Abu Dhabi is exploring the potential merger of three of its banks to create a lender with around $110bn of assets.
Bloomberg first cited sources as confirming discussions to combine Abu Dhabi Commercial Bank (ADCB), Union National Bank and Al Hilal Bank.
If successful a deal could be announced as early as this month, the sources said, emphasising that a final decision has yet to be made.
ADCB then issued a statement confirming it was in “exploratory talks regarding a potential merger with Union National Bank” and had begun “similar and separate” discussions with Al Hilal.
“Both sets of discussions are currently at a very preliminary stage and may not result in a transaction,” it said, adding it would update the market of any developments.
Union issued a similar statement confirming talks with ADCB.
ADCB shares were up 12 per cent in late morning trade on the Abu Dhabi Securities Exchange and UNB shares were up 15 per cent. Al Hilal is not listed.

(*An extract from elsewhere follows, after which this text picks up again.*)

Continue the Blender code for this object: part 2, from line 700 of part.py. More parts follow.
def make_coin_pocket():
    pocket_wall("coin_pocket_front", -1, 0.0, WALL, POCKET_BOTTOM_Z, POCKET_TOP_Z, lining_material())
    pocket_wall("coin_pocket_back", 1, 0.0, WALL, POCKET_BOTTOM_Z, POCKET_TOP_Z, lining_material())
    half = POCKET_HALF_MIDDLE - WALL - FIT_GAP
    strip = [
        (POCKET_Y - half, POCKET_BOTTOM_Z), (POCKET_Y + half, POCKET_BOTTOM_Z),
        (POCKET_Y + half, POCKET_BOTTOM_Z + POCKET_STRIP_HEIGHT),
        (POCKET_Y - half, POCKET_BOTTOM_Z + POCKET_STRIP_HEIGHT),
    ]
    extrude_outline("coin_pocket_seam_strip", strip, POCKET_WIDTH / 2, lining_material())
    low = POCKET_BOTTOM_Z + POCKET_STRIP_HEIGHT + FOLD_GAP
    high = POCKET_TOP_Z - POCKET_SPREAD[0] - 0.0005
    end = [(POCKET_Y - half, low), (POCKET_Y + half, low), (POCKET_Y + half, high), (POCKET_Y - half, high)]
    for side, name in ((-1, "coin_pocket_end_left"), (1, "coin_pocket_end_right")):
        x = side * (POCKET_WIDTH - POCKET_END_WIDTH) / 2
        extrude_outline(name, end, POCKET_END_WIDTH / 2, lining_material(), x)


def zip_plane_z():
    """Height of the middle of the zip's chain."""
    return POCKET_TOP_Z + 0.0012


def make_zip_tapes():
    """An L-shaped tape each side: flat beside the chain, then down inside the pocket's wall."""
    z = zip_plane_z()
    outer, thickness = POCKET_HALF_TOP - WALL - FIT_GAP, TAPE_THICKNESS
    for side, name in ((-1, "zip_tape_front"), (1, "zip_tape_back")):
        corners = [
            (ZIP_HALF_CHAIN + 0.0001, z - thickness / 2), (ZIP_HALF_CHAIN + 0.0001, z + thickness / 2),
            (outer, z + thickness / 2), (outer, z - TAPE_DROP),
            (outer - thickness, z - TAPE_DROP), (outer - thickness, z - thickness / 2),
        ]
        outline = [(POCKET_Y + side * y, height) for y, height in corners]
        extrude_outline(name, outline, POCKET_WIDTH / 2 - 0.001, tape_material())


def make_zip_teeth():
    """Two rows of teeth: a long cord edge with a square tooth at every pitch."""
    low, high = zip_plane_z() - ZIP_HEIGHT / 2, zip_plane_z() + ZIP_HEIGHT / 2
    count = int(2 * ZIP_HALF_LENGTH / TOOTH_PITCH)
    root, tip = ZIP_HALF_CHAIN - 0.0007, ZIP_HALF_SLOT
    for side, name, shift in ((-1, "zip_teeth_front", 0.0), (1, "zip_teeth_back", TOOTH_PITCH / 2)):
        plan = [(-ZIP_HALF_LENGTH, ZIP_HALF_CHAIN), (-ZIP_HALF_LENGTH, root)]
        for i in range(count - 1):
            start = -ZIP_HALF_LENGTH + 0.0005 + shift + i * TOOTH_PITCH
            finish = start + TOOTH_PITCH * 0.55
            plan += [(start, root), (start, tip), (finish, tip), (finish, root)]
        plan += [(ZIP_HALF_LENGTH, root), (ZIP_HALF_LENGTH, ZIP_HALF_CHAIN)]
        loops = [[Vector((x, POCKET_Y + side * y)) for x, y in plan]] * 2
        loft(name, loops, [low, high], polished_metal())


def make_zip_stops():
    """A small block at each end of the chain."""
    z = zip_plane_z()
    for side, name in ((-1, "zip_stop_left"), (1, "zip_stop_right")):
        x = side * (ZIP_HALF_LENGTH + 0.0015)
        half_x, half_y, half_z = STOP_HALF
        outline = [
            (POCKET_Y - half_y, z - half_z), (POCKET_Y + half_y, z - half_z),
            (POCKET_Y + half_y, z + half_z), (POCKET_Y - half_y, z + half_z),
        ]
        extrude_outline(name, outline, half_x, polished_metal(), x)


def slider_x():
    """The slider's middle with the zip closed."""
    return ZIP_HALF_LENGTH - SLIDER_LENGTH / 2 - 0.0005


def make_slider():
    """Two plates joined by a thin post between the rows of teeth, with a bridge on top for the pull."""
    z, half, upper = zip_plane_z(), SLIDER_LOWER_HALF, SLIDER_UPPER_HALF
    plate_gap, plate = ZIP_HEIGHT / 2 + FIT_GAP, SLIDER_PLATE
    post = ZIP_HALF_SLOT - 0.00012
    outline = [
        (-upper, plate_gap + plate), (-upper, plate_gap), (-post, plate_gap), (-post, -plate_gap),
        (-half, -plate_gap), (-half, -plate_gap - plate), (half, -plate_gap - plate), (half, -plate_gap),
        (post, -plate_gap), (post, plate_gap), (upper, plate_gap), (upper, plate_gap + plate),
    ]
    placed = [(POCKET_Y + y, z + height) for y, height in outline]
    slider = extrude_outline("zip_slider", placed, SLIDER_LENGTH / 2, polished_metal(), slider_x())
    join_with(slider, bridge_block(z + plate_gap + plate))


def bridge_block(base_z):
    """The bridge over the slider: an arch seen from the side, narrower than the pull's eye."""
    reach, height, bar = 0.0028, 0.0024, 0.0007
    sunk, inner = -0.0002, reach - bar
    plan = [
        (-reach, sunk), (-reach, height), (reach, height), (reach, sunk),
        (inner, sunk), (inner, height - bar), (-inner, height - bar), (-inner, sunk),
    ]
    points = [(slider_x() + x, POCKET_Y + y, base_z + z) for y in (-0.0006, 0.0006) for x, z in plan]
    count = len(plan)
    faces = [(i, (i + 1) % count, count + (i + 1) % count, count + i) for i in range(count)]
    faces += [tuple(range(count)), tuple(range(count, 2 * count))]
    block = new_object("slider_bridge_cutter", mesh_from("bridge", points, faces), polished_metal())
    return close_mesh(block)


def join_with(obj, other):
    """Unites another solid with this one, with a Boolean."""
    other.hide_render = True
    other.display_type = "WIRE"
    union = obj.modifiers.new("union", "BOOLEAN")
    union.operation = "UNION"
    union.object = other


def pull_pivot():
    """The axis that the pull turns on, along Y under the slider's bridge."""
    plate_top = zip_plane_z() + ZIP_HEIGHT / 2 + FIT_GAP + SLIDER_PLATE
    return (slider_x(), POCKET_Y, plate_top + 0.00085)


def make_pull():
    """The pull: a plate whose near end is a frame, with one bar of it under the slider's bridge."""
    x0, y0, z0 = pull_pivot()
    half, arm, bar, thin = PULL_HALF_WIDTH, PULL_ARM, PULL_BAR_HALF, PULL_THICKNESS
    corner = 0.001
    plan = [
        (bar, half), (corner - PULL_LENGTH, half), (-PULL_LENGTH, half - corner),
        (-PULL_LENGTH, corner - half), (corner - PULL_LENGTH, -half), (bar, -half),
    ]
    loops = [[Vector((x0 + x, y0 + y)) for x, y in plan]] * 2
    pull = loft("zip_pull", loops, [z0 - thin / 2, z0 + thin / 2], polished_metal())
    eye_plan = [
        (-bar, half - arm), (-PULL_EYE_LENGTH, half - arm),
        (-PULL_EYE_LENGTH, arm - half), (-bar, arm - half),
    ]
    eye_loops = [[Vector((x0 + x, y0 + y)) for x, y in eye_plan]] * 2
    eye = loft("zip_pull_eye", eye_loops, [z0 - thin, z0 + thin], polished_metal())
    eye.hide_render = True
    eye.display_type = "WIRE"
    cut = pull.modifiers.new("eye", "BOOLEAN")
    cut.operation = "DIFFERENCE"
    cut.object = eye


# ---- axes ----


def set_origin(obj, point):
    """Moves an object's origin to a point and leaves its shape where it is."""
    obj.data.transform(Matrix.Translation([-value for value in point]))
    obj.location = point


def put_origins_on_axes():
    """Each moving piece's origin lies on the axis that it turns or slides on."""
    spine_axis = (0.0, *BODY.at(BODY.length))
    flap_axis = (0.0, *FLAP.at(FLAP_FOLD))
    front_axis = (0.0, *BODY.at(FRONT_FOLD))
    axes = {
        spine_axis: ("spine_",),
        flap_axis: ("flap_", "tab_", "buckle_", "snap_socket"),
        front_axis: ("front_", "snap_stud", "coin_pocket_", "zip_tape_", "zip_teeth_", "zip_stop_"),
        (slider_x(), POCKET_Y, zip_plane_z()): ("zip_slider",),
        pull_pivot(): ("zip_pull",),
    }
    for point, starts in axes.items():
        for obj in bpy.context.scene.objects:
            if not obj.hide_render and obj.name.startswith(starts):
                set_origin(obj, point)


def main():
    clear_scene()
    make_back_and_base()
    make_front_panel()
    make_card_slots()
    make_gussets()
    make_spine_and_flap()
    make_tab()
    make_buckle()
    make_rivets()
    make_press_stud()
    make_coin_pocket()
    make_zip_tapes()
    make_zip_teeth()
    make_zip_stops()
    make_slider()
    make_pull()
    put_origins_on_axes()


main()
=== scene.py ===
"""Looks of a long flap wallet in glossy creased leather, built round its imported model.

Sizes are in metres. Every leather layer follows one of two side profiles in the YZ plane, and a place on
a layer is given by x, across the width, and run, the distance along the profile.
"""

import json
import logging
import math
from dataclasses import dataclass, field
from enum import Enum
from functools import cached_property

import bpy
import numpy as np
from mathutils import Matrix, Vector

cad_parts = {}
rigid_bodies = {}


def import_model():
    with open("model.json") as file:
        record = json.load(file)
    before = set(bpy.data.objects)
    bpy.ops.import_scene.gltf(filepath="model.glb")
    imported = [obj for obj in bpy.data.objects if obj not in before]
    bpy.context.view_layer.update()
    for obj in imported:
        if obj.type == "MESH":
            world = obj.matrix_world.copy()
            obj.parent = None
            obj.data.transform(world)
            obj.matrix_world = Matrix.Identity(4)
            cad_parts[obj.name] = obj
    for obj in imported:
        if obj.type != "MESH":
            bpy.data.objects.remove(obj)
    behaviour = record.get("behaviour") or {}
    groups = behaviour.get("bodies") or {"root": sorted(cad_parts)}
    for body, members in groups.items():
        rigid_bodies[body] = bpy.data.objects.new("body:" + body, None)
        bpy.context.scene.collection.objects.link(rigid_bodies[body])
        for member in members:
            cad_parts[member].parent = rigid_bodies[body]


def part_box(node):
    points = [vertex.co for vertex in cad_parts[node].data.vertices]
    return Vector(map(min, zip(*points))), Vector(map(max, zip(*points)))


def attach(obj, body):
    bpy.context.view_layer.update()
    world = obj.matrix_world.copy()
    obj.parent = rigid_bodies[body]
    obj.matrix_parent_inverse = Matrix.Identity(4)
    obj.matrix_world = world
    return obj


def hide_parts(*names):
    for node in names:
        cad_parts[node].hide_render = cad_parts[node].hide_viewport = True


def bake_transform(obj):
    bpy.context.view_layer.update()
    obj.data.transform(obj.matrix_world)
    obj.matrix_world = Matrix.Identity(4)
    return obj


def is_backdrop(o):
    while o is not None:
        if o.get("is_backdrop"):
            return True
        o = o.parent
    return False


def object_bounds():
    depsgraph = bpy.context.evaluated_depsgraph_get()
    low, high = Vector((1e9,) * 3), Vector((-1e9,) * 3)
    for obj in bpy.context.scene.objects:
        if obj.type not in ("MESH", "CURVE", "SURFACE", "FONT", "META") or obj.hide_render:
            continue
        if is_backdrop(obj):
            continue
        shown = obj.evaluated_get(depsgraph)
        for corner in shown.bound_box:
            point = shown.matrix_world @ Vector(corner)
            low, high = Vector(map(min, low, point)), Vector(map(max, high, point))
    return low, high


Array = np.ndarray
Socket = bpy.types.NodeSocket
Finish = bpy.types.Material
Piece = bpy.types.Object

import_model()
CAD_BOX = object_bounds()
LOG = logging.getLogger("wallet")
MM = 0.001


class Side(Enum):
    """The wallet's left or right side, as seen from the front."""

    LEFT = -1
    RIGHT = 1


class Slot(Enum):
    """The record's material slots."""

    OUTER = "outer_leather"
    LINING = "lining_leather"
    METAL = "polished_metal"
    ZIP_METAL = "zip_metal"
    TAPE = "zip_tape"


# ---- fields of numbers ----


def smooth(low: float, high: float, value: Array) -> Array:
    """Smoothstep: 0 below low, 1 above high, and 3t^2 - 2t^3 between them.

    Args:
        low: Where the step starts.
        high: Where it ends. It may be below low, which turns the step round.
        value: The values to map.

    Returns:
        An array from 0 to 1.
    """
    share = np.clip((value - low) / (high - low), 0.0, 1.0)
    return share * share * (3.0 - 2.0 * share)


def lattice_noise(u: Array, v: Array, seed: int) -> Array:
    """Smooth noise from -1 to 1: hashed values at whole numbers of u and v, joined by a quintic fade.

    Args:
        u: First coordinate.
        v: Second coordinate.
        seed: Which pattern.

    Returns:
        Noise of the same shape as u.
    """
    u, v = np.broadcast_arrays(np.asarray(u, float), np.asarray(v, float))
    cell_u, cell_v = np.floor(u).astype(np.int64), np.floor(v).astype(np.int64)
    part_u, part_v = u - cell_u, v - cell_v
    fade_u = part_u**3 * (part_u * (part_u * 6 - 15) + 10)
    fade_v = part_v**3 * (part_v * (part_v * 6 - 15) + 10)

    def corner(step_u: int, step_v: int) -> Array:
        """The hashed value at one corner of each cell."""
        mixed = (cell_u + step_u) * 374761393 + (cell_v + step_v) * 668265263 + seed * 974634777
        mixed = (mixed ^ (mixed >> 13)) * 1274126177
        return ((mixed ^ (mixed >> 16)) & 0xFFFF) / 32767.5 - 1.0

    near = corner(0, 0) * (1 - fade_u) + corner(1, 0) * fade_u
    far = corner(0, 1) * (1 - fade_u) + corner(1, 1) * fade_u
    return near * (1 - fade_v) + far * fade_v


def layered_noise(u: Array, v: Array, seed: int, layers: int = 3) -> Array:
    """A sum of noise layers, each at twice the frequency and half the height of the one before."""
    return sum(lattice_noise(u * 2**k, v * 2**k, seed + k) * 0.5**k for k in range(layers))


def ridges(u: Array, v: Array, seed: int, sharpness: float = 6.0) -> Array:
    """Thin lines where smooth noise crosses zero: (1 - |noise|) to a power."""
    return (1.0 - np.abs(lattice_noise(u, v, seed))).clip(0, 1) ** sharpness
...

The potential merger, which would create the Gulf Cooperation Council’s fifth largest bank, follows the combination of National Bank of Abu Dhabi and First Gulf Bank last year to create a lender with $175bn of assets.
The UAE Banks Federation said in an annual report released last week that the sector was still ripe for consolidation given the large number of lenders serving the country’s 9.54-million population and the pursuit of cost savings.
There were 22 national banks and 27 foreign banks operating in the UAE as of December 2017, according to the federation’s report.
Abu Dhabi has also merged other government-held units over the last two years including state funds Mubadala, IPIC and Abu Dhabi Investment Council.
Mubadala holds majority stakes in ADCB and Union through the Abu Dhabi Investment Council merger.
Al Hilal is fully-owned by the Abu Dhabi government, according to Reuters.